Я не выступал по «делу Степанова», не проронил ни слова, но голосовал как все; правда, ходил с небольшой делегацией к директору с просьбой, если возможно, хотя бы оставить его в институте. Бесполезно. Чувствовал я себя отвратительно: вот она, двойная жизнь. Я стал частичкой, пусть крошечной, той самой системы, которая была для меня чуждой и отталкивающей. И я был для нее чужим, несмотря на мою комсомольскую карьеру; это было заметно. Шила в мешке не утаишь, и мои не вполне ортодоксальные политические взгляды довольно скоро стали очевидны в нашей учебной группе. Я слушал Би-би-си и иногда нет-нет да выбалтывал какую-нибудь информацию, все это замечали.

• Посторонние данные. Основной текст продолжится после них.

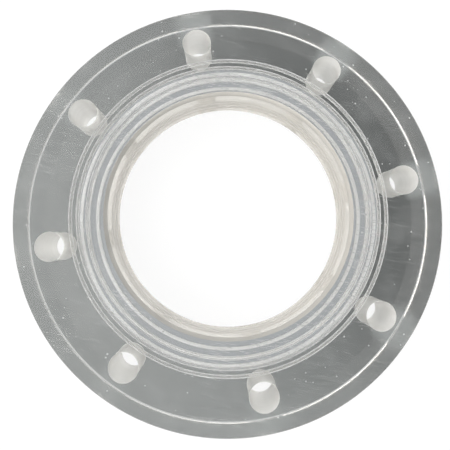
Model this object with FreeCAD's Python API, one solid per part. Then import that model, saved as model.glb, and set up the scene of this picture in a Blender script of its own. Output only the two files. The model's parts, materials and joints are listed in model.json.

На занятиях по марксизму я иногда упоминал на семинарах по истории Октябрьской революции какие-то фамилии, которых не было в единственной книге, служившей первоисточником, — «Кратком курсе истории ВКП(б)», или говорил о потерях наших войск во время войны. Но самым заметным событием в этом плане была история с маршалом Тито. После 48-го года он был нашим заклятым врагом. Как-то, во время перекура на лестничной клетке, я сказал, что, хотя он сейчас наш враг и предатель, я не могу поверить, что уже во время войны, будучи командующим партизанской армией в Югославии, Тито на самом деле был немецким шпионом; психологически это трудно себе представить. Меня слышало только несколько моих сокурсников, но уже через несколько дней мне по секрету сообщили, что секретарь партбюро института Романов, заведующий кафедрой основ марксизма-ленинизма, сказал: «Ничего себе у нас секретарь комитета комсомола — говорит, что Тито — хороший человек!» Как мне стало известно спустя многие десятилетия, именно этот донос был одним из первых документов, легших в основу моего досье в КГБ, из-за которого меня не пускали за границу.